Отчаяние (Набоков) - страница 38

Я умолк. Феликс молчал тоже, водя пальцем по столу. Он полагал, вероятно, что я ему предложу место садовника или шофера, и теперь был сердит и разочарован. Я подозвал лакея, расплатился. Мы опять оказались на улице. Ночь была резкая, пустынная. В тучах, похожих на черный мех, скользила яркая, плоская луна, поминутно скрываясь.

«Вот что, Феликс. Мы разговор наш не кончили. Я этого так не оставлю. У меня есть номер в гостинице, пойдем, переночуешь у меня».

Он принял это как должное. Несмотря на свою тупость, он понимал, что нужен мне и что неблагоразумно было бы оборвать наши сношения, не договорившись до чего-нибудь. Мы снова прошли мимо двойника медного всадника. На бульваре не встретили ни души. В домах не было ни одного огня; если бы я заметил хоть одно освещенное окно, то подумал бы, что там кто-нибудь повесился, оставив гореть лампу, настолько свет показался бы неожиданным и противозаконным. Мы молча дошли до гостиницы. Нас впустил сомнамбул без воротничка. Когда мы вошли в номер, то у меня было опять ощущение чего-то очень знакомого, – но другое занимало мои мысли. «Садись». Он сел на стул, опустив кулаки на колени и полуоткрыв рот. Я скинул пиджак и, засунув руки в карманы штанов, бренча мелкой деньгой, принялся ходить взад и вперед по комнате. На мне был, между прочим, сиреневый в черную мушку галстук, который слегка взлетал, когда я поворачивался на каблуке. Некоторое время продолжалось молчание, моя ходьба, ветерок. Внезапно Феликс, как будто убитый наповал, уронил голову, – и стал развязывать шнурки башмаков. Я взглянул на его беспомощную шею, на грустное выражение шейных позвонков, и мне сделалось как-то странно, что вот буду спать со своим двойником в одной комнате, чуть ли не в одной постели, – кровати стояли друг к дружке вплотную. Вместе с тем меня пронзила ужасная мысль, что, может быть, у него какой-нибудь телесный недостаток, красный крап накожной болезни или грубая татуировка, – я требовал от его тела минимум сходства с моим, – за лицо я был спокоен. «Да-да, раздевайся», – сказал я, продолжая шагать. Он поднял голову, держа в руке безобразный башмак.

«Я давно не спал в постели, – проговорил он с улыбкой (не показывай десен, дурак), – в настоящей постели».

«Снимай все с себя, – сказал я нетерпеливо. – Ты, вероятно, грязен, пылен. Дам тебе рубашку для спанья. И вымойся».
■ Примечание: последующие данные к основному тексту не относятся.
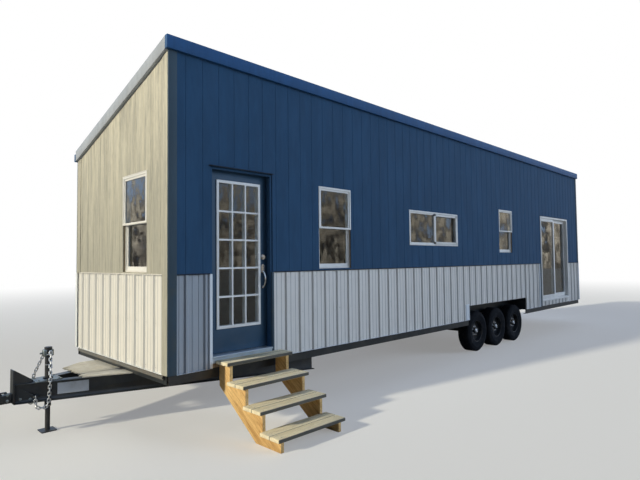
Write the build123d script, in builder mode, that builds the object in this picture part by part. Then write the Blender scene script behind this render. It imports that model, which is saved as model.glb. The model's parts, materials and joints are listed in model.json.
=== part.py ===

Ухмыляясь и покрякивая, несколько как будто стесняясь меня, он разделся донага и стал мыть под мышками, склонившись над чашкой комодообразного умывальника. Ловкими взглядами я жадно осматривал этого совершенно голого человека. Он был худ и бел – гораздо белее своего лица, – так что мое сохранившее летний загар лицо казалось приставленным к его бледному телу, – была даже заметна черта на шее, где приставили голову. Я испытал необыкновенное удовольствие от этого осмотра, отлегло, непоправимых примет не оказалось.